» Excerpted data
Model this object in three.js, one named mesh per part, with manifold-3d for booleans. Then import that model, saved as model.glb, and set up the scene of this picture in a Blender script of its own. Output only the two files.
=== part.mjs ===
* * *
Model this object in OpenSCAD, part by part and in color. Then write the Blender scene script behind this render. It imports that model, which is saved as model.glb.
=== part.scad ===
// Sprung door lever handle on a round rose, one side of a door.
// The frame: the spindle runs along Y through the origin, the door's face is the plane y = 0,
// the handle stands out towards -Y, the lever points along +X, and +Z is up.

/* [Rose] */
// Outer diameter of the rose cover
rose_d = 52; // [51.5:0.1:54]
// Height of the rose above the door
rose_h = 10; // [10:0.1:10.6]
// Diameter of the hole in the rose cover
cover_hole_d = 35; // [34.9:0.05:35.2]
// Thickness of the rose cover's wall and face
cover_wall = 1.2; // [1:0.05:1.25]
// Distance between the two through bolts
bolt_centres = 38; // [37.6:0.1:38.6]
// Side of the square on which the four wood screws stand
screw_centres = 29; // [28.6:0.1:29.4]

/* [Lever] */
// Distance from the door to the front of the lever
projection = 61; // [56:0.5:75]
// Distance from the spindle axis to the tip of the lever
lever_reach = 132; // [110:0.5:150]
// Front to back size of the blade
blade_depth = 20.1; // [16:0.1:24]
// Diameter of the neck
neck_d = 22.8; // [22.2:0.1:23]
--
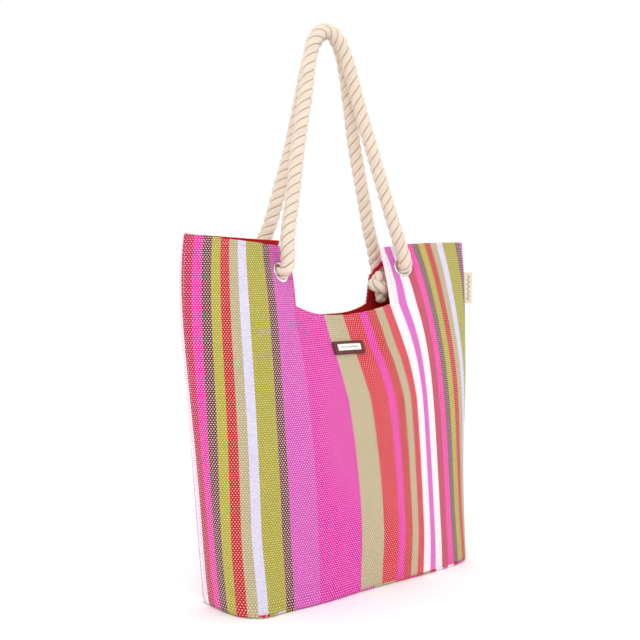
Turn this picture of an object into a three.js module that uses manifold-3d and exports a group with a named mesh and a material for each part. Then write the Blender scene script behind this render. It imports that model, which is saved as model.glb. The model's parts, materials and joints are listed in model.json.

» What to do
Output exactly those lines that lie from the line with "Model this object in OpenSCAD, part" through the line with "neck_d = 22.8; // [22.2:0.1:23]", with both of those lines included.

» In response
Model this object in OpenSCAD, part by part and in color. Then write the Blender scene script behind this render. It imports that model, which is saved as model.glb.
=== part.scad ===
// Sprung door lever handle on a round rose, one side of a door.
// The frame: the spindle runs along Y through the origin, the door's face is the plane y = 0,
// the handle stands out towards -Y, the lever points along +X, and +Z is up.

/* [Rose] */
// Outer diameter of the rose cover
rose_d = 52; // [51.5:0.1:54]
// Height of the rose above the door
rose_h = 10; // [10:0.1:10.6]
// Diameter of the hole in the rose cover
cover_hole_d = 35; // [34.9:0.05:35.2]
// Thickness of the rose cover's wall and face
cover_wall = 1.2; // [1:0.05:1.25]
// Distance between the two through bolts
bolt_centres = 38; // [37.6:0.1:38.6]
// Side of the square on which the four wood screws stand
screw_centres = 29; // [28.6:0.1:29.4]

/* [Lever] */
// Distance from the door to the front of the lever
projection = 61; // [56:0.5:75]
// Distance from the spindle axis to the tip of the lever
lever_reach = 132; // [110:0.5:150]
// Front to back size of the blade
blade_depth = 20.1; // [16:0.1:24]
// Diameter of the neck
neck_d = 22.8; // [22.2:0.1:23]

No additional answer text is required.